凯尔泰斯在《苦役日记》中对此作了回顾,其中写道:“1979年4月。《无形的命运》出版了。我真诚地审视我自己:我是自由而又虚无的。我没有企望也没有感觉,至少有一点自惭形秽之感——号角已经沉寂,‘我们胜利了!’——战将叹息了一声,死去了。”

他在多年的停顿之后,续写《无形的命运》,这就是小说《惨败》及其后的《给未出生孩子的安息文》,被称作“三部曲”的后两部的写作。《惨败》以上个世纪五十年代的匈牙利社会为背景,主人公仍然是柯韦什。老柯韦什是一名作家,他认定自己的生活就是写作,但是又预感到他的真正的小说将被拒绝,只能写出其中的开始和结局,而中间的所有内容都必须放弃!凯尔泰斯在回答为什么以“惨败”为小说命名时指出:“惨败是今天唯一可以完成的体验。”他认为,这是他的“最重要的作品”。他说:“如果我们现在回顾过去的匈牙利和东欧,就会发现许多事情都是在仿效《惨败》的模式。”《给未出生孩子的安息文》的主人公,跟作者一样是一名作家,他对自己的不幸的婚姻感到痛心,并且为在这个残酷的世界上不能再生一个孩子而悲哀莫名。若有命运,便无自由,若有自由,即无命运。在生存与自由之间,凯尔泰斯意欲选择什么呢?在后两部小说中,作者明显地变得更阴郁、更消沉了!
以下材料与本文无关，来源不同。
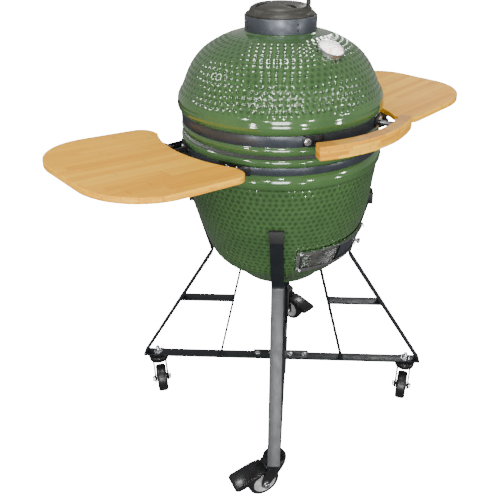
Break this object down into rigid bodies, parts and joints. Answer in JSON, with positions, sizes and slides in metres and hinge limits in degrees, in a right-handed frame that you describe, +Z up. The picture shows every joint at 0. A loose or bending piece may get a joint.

凯尔泰斯不能不陷于重重的包围之中。首先,他的写作是反体制的,奥斯威辛即是纳粹政权与现行体制的共名。在这样彻头彻尾的极权体制之下,单一的人被定制化地剥夺了其固有的自由。凯尔泰斯把这种极权状态称为“无形的命运”。极权主义国家的上层建筑及意识形态,从本质上说是敌视个人的,因此必然像对待罪犯一样对待自由写作者。凯尔泰斯曾经指出,奥斯威辛之后的艺术变得更谨慎了,就像一个残疾人,一只手扶着墙,另一只手拄着拐杖蹒跚向前。由于绝对权力的威吓,艺术失去了它的果敢,即使在大屠杀面前,它也只能皇顾左右,唯唯诺诺,以致闭上眼睛。在这里,还有一个凯尔泰斯说的“希特勒风格化”问题。现代独裁者想从表现中剥夺艺术,往往使之降格为荒芜的形式主义,实质上藉此窒息艺术精神,掩盖个人权利和自由的缺席。无往而不在的国家意识形态很大程度上左右着主流艺术。在当时的匈牙利社会,作家协会和出版社都是官办的,以阻遏暴露现实和反抗强权的作品出现。因此,像凯尔泰斯这样坚持以个体脆弱的经历对抗历史的强暴的作家,遭到文学出版界,包括思想同样被毒化的读者在内的普遍的阻拒,也就变得十分自然。有关的情形,凯尔泰斯本人曾经向一位德国作家明白表示过,他说:“我用我们自己的语言所写的作品,在我自己的国家里确实存在着付之东流的危险,因为我所写的东西是今天的匈牙利社会不情愿去触及的。更有例为证的是,许多即使是重要的匈牙利作家,也被拒之于匈牙利社会的意识之外,随后便被人们所遗忘,因为他们所写的作品与当时占主导地位的时代思想或当时所处的政治状态是相互对立的。”